Traditional Critiques of Economics and How Mine is Different

I am not the first to offer a critique of the economics discipline. Many scholars, both within the discipline and outside it, have raised concerns about this field of study, particularly the profession as practiced in the United States, and particularly in terms of how it deals with questions of race. One of the biggest criticisms levied in this regard is that mainstream economics is to attached to the idea that racial discrimination cannot persist in a market context because competition should naturally eliminate it, an argument first proffered by Gary Becker in the late 1950s. As Darity et al. have argued in their critique of Becker’s perspective, the empirical record seems at odds with the Beckerian view.

My interest is clearly different from the above critiques of the economics discipline. It lies in pointing out that the discipline could give US students a better understanding of economic history and shine a spotlight on the prominent place that African cities along the Swahili Coast played in long-distance trade in premodern and early modern times in the process. Regrettably, in the United States, today’s economics majors and other students in economics courses often come away with a sense that there’s nothing before Adam Smith; and American students falsely conclude that if there is anything to be learned from ancient times, it is only going to come from Ancient Greece or Ancient Rome.

Conclusion

There are clearly many things that can be learned by studying the Swahili Coast. The fact that some of the issues that economics grapples with are timeless presents an opportunity to incorporate discussion of the region into economics courses and to show students that Africa has something to say about many of the issues and principles that concern economists. Making space to have conversations that stretch back in time, and conversations that reach across space or place and across disciplines by including both the empirical research and texts of many disciplines at once can go a long way toward engaging and enlightening the next generation of US students. Where can one put the likes of Sophocles in conversation with basic economic principles and the scholarship of Muslim travelers that has been unearthed by historians? Where can we use material objects or wall and cave drawings uncovered by archaeologists to enhance our understanding of money, modes of travel and trade? How often does one have the opportunity to demonstrate the value of knowing about physics and navigation methods when studying economics?
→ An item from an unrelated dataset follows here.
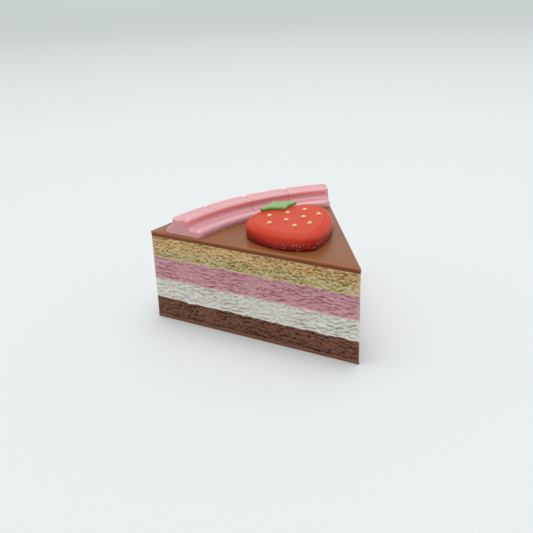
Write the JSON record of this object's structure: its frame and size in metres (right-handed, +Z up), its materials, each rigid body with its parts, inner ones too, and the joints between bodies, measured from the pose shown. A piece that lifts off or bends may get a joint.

Integrating discussion of the Swahili Coast into economics courses is a promising way to show students how to make connections across the wide variety of courses that they may be taking in any given semester, and it also offers a chance to tackle misperceptions and misconceptions of Africa. It therefore seems an opportune moment to re-imagine the way we teach economics in the United States and to rethink Africa’s place in the discipline.

Many Indian Ocean scholars view the ocean as a site where important exchanges have occurred. How appropriate, then, to use the Swahili Coast, which is situated on that ocean, as inspiration for traveling across disciplines in order to gain greater understanding. After all, the true value of a liberal arts education lies not just in being exposed to different academic disciplines, but also in figuring out how to put them together—to understand that the blending of knowledge from different disciplines is what truly makes one erudite.